The “international community” remains open in principle to all.
Lindberg challenges those radical critics who consider the concept of an “international community” inherently exclusionary. Defining a “we” group, he insists, does not depend on a “they” group perpetually excluded from membership. All that is required to join the international community is to accept its fundamental norms and rules. This choice is of course most acute for today’s “rogue” (or in the current parlance “outlier”) states like Iran, North Korea, Syria, and Sudan, which violate fundamental principles and standards of behavior as they pursue of weapons of mass destruction or commit atrocities against civilians.

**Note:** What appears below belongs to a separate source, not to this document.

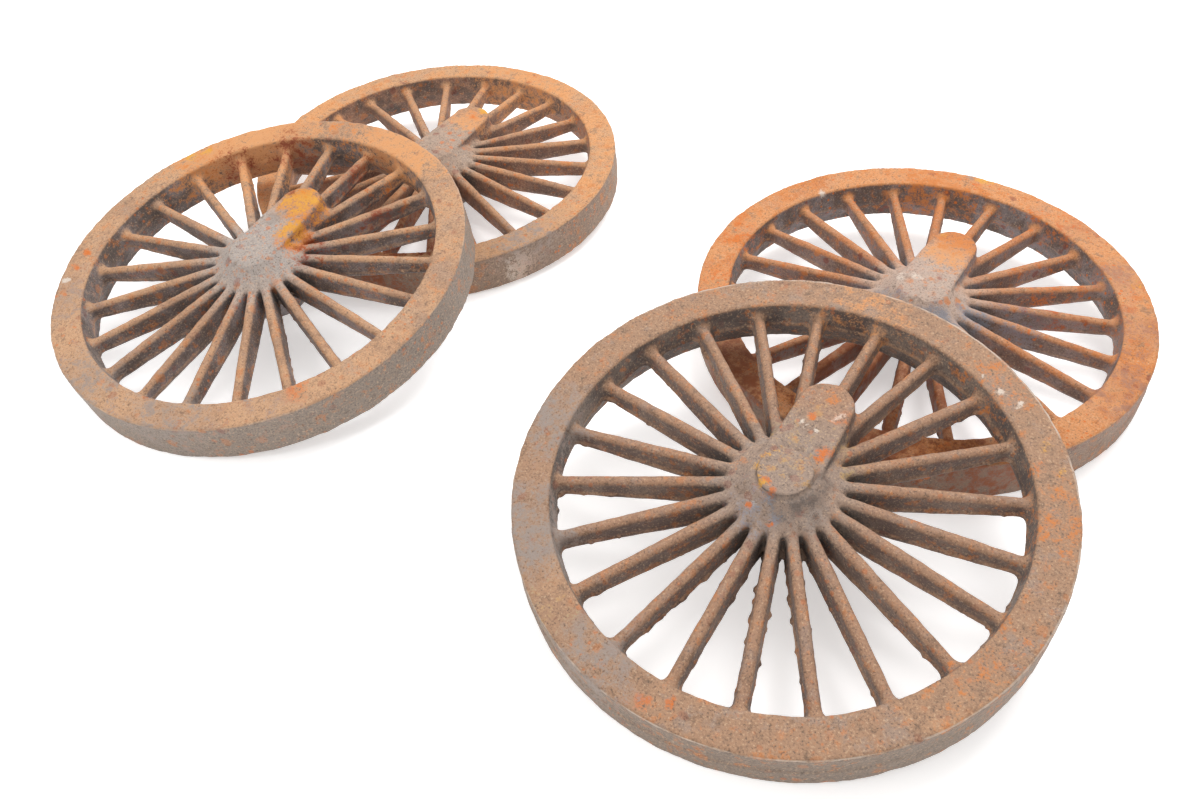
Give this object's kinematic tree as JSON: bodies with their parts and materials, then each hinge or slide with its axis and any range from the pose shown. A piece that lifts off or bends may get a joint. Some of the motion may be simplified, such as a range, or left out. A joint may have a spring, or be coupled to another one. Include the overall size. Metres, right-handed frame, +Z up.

Lindberg’s essay does not provide ready solutions to specific foreign policy problems. But he does conclude with “a practical guide” to help officials decide when it is (and is not) appropriate to invoke the “international community.” His main counsel is to avoid using the term when international sentiment is deeply divided on matters of fundamental principle. Employing the phrase more judiciously could avoid a host of problems. At present, he warns,
“Our loose talk of international community comes at a price, in terms of sometimes inflated, sometimes diminished expectations about the ability of international politics to be brought into alignment with an evolving yet classically liberal moral order—whose political authority consists in its voluntary acceptance by growing numbers of people, even including governments.”